Slowly, terracotta pottery is gaining popularity. More and more potters are shaping traditional as well as contemporary forms. The most popular product however, is still the gowmukh water jug that Chanda Shroff had designed more than a decade ago.
Beadwork
Beads have an ancient global history. In Kutch, beads and beadwork are used along with stitches and other elements to embellish garments and ceremonial objects. Beadwork also features as elaborate accessories.
A gifted young beadwork designer named Anvi Shah was keen to work with the rural women of Kutch who practised beadwork. Anvi’s arrival motivated Shrujan to collaborate with her in contributing to this craft with innovations in raw material, technique, design, colour ways and new products.
Shrujan introduced Anvi to the women in the villages of Hodko, Bhirandiyara and Shinay Nagar.
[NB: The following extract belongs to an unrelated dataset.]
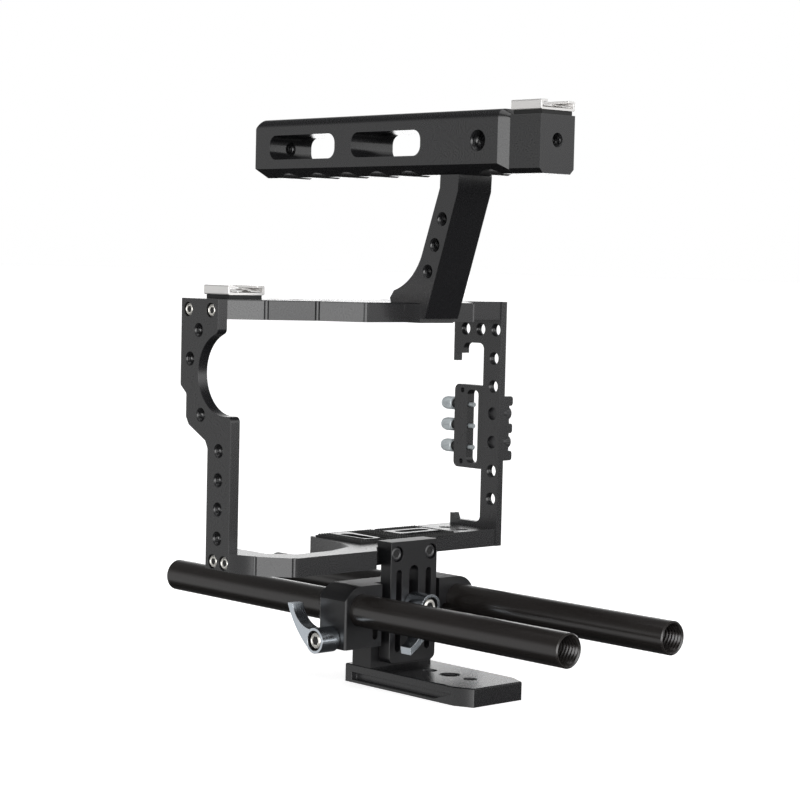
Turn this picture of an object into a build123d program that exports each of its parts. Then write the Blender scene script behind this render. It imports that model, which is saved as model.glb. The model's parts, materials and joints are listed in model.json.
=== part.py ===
"""Cinema camera rig: cage, top handle, rod clamp on a dovetail base, and two 15 mm rods.

Millimetres, +Z up, lens side towards -Y, grip side towards -X. The origin is the centre of the
3/8 inch tripod thread on the underside of the dovetail base, midway between the rods.
"""
import os
from math import cos, radians, sin

from build123d import *

os.makedirs("parts", exist_ok=True)

# ---- threads and fasteners -------------------------------------------------------------------
R_QUARTER = 3.175          # 1/4 inch accessory thread
R_THREE_EIGHTHS = 4.7625   # 3/8 inch tripod thread
FIT = 0.05                 # radial gap between a screw or rod and its own hole
M4_R = 2.0
M5_R = 2.5
HEX_DEPTH = 1.6
SHOE_SCREW_R = 1.25
COUNTERBORE_R = 3.6       # counterbore for the larger M4 heads

# ---- rods ------------------------------------------------------------------------------------
ROD_R = 7.5
ROD_BORE_R = 6.0
ROD_LENGTH = 266.0
ROD_X = 30.0               # half of the 60 mm rod standard
ROD_Z = 37.0
ROD_FRONT = {"left": -101.0, "right": -105.5}

# ---- dovetail base ---------------------------------------------------------------------------
BASE_W = 38.0
BASE_FRONT = -31.0
BASE_BACK = 50.3
BASE_T = 8.5
BASE_CORNER = (4.0, 9.0)   # corner cut across and along the plate
GROOVE_BACK = 45.8         # the groove stops short of the plate's back end
GROOVE_FRONT = (-9.3, -20.1)   # slanted front end of the side groove, bottom and top
GROOVE_Z = (1.3, 4.8)
GROOVE_DEPTH = 3.2
THREAD_PITCH_Y = 13.0      # spacing of the three tripod threads
BASE_SCREW_X = 12.0
BASE_SCREW_Y = 39.5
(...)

These women were primarily from the Meghwaad Maarwaada community that has a special relationship with beadwork.
The women took to Anvi. They were open to new ideas and matched her vision with their skill at precision work on a miniature scale. What emerged was a range of necklaces with a contemporary flair. They were an instant hit.
Within a few months, the earnings of the craftswomen increased dramatically.
More and more women now embrace this craft to create jewellery and
accessories for young, urban Shrujan-lovers.